Required work =
Look through the data below and return each line where "with" appears.

Provided records =
+===+
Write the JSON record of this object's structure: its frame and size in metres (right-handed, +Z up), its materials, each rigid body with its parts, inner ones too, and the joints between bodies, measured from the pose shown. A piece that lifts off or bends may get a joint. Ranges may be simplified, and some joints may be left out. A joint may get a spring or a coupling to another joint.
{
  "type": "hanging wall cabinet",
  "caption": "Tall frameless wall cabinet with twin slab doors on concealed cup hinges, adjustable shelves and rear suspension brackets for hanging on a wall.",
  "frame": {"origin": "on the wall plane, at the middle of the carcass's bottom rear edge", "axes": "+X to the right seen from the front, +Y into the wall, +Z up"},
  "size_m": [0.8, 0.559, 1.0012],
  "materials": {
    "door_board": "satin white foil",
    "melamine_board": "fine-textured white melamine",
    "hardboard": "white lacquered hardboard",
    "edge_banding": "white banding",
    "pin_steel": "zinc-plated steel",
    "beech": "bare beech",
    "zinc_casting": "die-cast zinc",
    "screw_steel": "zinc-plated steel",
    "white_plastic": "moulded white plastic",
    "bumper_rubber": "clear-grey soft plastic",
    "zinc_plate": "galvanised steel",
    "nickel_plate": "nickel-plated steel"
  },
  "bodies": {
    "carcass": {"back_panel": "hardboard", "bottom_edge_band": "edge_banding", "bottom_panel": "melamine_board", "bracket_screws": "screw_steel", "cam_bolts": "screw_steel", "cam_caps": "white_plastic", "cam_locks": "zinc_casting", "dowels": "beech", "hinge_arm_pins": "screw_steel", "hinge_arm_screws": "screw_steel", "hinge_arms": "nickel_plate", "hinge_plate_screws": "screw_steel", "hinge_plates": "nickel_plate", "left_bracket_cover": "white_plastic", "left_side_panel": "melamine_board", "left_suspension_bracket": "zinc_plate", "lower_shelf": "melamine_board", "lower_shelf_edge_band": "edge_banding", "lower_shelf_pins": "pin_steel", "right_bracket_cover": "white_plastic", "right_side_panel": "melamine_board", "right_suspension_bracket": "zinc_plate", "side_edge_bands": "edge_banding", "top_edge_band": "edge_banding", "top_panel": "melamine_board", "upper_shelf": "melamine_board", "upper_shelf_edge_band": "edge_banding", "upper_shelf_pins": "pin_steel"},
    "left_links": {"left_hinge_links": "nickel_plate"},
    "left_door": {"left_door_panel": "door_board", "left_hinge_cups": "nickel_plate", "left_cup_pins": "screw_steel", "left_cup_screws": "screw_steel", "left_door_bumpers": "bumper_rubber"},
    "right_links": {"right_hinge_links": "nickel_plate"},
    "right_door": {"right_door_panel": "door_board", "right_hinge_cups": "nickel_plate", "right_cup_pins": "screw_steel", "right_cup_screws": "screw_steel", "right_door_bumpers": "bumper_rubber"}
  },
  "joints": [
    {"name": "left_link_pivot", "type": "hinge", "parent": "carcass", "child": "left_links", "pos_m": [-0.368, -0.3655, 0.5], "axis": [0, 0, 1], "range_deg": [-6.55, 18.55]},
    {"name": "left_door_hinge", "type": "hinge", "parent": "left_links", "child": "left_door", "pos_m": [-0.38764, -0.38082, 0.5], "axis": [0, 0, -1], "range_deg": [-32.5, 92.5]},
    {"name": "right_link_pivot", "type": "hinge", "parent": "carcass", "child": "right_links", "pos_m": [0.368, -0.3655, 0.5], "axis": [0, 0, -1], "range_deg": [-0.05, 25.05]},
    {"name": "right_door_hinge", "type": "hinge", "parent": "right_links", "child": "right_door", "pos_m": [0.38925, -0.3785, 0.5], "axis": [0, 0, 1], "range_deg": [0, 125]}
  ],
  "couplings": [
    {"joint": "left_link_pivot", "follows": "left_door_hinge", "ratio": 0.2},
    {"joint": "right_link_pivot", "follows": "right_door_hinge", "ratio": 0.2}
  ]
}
+===+
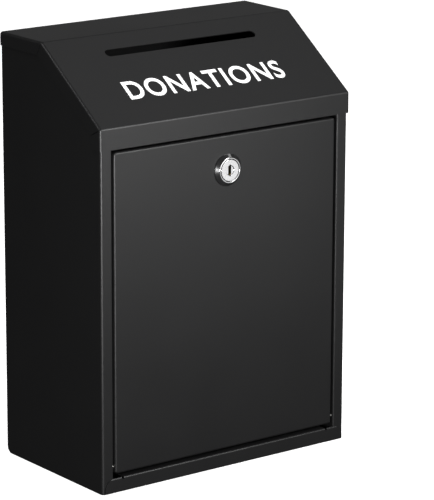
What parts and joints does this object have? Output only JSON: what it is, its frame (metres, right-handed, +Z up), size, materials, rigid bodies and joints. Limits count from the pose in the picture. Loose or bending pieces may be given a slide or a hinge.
+===+
Task output =
Write the JSON record of this object's structure: its frame and size in metres (right-handed, +Z up), its materials, each rigid body with its parts, inner ones too, and the joints between bodies, measured from the pose shown. A piece that lifts off or bends may get a joint. Ranges may be simplified, and some joints may be left out. A joint may get a spring or a coupling to another joint.
  "caption": "Tall frameless wall cabinet with twin slab doors on concealed cup hinges, adjustable shelves and rear suspension brackets for hanging on a wall.",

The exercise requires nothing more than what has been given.